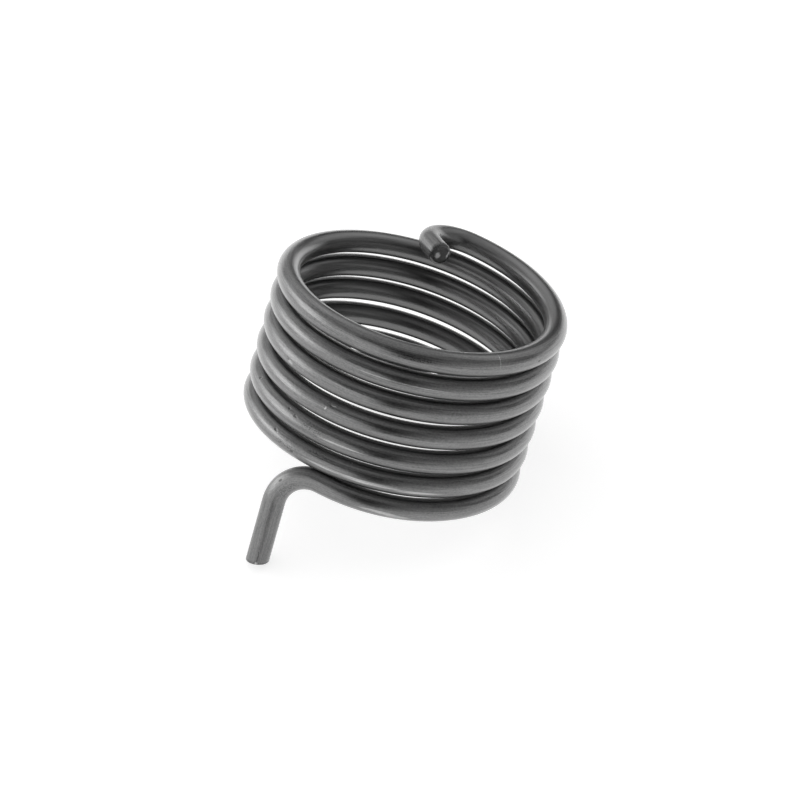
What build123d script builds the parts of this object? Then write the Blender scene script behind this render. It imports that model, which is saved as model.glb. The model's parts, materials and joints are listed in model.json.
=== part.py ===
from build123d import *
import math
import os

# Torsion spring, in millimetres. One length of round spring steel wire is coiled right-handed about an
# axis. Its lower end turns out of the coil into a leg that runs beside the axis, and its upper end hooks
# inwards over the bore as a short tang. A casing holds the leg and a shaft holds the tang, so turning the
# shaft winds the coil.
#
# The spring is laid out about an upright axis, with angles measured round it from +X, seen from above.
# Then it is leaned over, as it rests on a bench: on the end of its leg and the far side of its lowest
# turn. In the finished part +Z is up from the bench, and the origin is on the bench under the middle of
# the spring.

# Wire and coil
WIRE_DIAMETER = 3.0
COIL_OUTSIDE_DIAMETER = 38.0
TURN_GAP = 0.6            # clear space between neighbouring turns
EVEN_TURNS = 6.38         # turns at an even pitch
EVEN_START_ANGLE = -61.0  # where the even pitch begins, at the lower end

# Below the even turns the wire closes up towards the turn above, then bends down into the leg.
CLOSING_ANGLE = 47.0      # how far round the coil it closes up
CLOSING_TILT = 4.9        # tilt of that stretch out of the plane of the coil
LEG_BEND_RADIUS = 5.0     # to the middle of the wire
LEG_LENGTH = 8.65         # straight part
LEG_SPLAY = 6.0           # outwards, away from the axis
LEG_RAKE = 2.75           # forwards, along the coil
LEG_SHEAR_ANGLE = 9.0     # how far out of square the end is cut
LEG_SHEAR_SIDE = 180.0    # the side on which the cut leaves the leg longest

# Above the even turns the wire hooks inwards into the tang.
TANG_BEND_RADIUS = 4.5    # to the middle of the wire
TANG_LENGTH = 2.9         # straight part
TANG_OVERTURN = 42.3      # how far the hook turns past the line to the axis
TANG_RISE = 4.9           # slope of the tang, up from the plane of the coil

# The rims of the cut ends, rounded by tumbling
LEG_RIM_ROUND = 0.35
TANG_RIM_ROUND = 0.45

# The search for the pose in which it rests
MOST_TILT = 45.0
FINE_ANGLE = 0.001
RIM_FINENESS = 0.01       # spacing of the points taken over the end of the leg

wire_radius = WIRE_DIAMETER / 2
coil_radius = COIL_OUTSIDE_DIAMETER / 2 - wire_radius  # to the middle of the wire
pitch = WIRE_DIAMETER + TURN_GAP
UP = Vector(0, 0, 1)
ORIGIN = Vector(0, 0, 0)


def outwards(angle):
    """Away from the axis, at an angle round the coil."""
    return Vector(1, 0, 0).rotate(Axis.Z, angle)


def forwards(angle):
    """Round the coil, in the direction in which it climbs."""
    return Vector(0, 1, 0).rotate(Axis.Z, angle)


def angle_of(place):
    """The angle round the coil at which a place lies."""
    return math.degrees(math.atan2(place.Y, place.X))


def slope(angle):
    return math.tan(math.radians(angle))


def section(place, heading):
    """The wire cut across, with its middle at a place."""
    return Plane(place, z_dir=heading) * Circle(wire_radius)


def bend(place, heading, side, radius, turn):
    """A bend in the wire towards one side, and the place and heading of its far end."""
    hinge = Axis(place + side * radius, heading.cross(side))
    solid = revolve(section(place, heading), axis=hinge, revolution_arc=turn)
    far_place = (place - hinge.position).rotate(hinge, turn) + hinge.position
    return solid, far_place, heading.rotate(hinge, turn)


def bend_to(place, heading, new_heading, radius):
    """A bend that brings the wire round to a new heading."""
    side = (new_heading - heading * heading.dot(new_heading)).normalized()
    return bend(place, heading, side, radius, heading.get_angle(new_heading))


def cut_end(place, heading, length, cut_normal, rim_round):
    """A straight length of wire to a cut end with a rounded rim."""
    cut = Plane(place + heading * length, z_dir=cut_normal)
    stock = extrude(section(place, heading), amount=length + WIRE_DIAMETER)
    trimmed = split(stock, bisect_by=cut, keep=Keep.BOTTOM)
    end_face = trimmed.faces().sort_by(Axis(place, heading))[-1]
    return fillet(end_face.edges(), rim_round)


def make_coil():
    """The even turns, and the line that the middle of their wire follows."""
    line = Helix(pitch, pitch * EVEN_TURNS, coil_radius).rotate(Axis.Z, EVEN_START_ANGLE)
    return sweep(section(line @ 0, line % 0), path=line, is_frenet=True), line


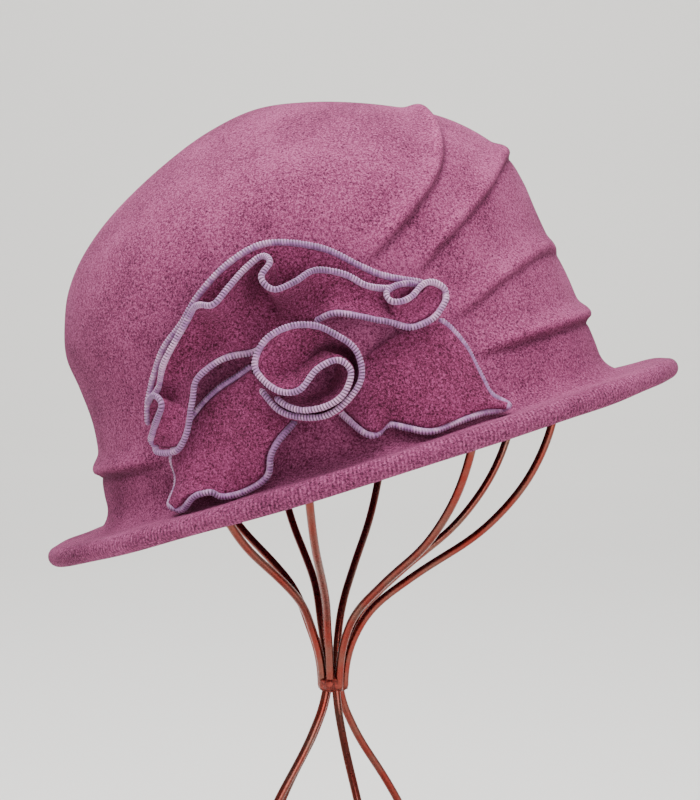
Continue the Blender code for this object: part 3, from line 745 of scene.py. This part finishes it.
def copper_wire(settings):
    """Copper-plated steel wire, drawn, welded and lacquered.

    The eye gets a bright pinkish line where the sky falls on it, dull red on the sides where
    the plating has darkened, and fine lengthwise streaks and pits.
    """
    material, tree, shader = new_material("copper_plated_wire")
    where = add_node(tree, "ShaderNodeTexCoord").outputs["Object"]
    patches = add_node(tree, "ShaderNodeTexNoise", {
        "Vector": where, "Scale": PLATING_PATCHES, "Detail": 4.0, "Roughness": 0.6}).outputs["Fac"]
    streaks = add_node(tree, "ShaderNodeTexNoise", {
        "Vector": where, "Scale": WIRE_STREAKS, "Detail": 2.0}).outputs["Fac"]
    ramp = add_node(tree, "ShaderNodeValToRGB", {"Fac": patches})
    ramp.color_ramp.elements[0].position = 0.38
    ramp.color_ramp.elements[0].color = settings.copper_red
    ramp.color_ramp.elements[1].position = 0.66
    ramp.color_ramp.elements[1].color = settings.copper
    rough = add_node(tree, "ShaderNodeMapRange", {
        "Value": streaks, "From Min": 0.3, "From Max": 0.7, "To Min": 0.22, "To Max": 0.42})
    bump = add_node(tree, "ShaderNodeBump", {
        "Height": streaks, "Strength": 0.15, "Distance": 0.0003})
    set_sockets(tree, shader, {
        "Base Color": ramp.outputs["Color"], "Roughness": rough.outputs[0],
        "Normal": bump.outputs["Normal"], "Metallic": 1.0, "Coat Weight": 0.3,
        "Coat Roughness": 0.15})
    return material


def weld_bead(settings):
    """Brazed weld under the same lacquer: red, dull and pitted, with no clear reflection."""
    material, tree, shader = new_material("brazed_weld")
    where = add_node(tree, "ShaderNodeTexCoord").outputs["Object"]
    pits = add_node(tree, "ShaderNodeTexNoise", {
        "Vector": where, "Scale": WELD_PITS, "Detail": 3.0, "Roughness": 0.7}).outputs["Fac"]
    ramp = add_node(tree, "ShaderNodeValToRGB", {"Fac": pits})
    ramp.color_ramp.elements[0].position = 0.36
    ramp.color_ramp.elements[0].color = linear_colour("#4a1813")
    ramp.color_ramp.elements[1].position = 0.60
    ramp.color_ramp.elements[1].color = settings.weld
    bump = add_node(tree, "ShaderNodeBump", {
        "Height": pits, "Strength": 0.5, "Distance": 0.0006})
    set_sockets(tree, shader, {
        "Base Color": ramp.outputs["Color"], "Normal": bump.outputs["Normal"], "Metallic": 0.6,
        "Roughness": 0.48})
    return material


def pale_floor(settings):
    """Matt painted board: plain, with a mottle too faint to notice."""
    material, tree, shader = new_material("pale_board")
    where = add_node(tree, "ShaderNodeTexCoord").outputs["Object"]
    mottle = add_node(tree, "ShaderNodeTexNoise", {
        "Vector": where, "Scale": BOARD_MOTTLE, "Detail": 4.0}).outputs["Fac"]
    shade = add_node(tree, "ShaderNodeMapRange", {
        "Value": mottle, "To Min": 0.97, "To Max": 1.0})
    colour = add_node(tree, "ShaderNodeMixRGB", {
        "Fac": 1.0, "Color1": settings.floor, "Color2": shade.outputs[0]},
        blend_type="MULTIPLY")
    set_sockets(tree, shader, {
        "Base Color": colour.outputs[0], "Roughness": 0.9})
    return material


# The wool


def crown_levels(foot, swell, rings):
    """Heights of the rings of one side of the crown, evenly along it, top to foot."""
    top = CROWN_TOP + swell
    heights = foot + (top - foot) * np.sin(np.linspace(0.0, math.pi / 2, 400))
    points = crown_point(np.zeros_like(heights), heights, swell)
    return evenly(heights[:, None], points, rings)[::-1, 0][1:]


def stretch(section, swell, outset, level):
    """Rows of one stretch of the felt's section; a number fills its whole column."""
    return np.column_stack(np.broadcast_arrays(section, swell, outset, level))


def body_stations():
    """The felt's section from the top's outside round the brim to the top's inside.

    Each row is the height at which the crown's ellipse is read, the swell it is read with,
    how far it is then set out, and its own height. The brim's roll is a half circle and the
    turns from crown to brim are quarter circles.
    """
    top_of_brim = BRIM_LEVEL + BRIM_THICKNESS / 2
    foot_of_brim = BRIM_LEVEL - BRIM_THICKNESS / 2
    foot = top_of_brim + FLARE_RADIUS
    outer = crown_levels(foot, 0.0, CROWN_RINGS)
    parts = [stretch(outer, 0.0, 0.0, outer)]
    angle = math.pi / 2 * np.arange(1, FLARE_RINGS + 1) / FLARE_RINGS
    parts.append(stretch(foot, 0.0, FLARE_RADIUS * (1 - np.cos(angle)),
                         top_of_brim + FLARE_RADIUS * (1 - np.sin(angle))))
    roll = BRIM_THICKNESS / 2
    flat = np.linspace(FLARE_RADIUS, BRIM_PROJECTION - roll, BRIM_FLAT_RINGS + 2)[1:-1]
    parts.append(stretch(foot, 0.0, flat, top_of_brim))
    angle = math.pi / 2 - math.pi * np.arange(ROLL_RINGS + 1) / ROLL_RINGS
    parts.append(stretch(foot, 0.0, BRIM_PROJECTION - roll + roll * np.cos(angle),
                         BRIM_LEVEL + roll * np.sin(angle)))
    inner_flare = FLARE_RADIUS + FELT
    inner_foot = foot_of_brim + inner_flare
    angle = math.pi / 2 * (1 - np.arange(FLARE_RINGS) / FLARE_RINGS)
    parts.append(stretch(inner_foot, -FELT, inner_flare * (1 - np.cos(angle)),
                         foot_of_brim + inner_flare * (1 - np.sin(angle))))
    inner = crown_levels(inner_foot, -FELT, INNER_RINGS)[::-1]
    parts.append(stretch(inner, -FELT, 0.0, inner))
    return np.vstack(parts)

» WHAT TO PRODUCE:
Print, please, the lines above from the very first through the one that holds "EVEN_START_ANGLE = -61.0", both included, word for word and with nothing else.

» OUTPUT OF THE TASK:
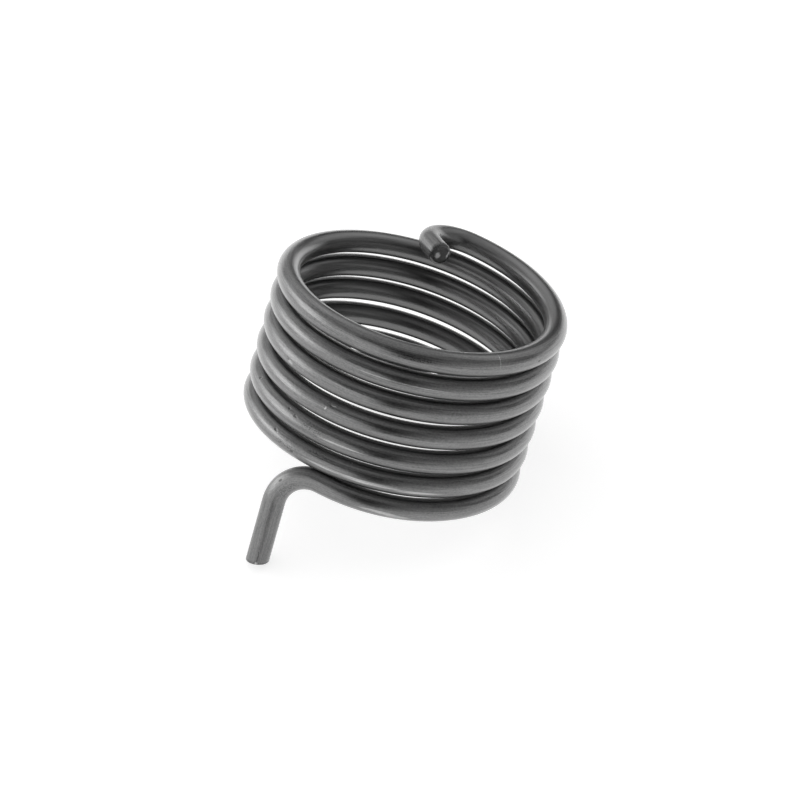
What build123d script builds the parts of this object? Then write the Blender scene script behind this render. It imports that model, which is saved as model.glb. The model's parts, materials and joints are listed in model.json.
=== part.py ===
from build123d import *
import math
import os

# Torsion spring, in millimetres. One length of round spring steel wire is coiled right-handed about an
# axis. Its lower end turns out of the coil into a leg that runs beside the axis, and its upper end hooks
# inwards over the bore as a short tang. A casing holds the leg and a shaft holds the tang, so turning the
# shaft winds the coil.
#
# The spring is laid out about an upright axis, with angles measured round it from +X, seen from above.
# Then it is leaned over, as it rests on a bench: on the end of its leg and the far side of its lowest
# turn. In the finished part +Z is up from the bench, and the origin is on the bench under the middle of
# the spring.

# Wire and coil
WIRE_DIAMETER = 3.0
COIL_OUTSIDE_DIAMETER = 38.0
TURN_GAP = 0.6            # clear space between neighbouring turns
EVEN_TURNS = 6.38         # turns at an even pitch
EVEN_START_ANGLE = -61.0  # where the even pitch begins, at the lower end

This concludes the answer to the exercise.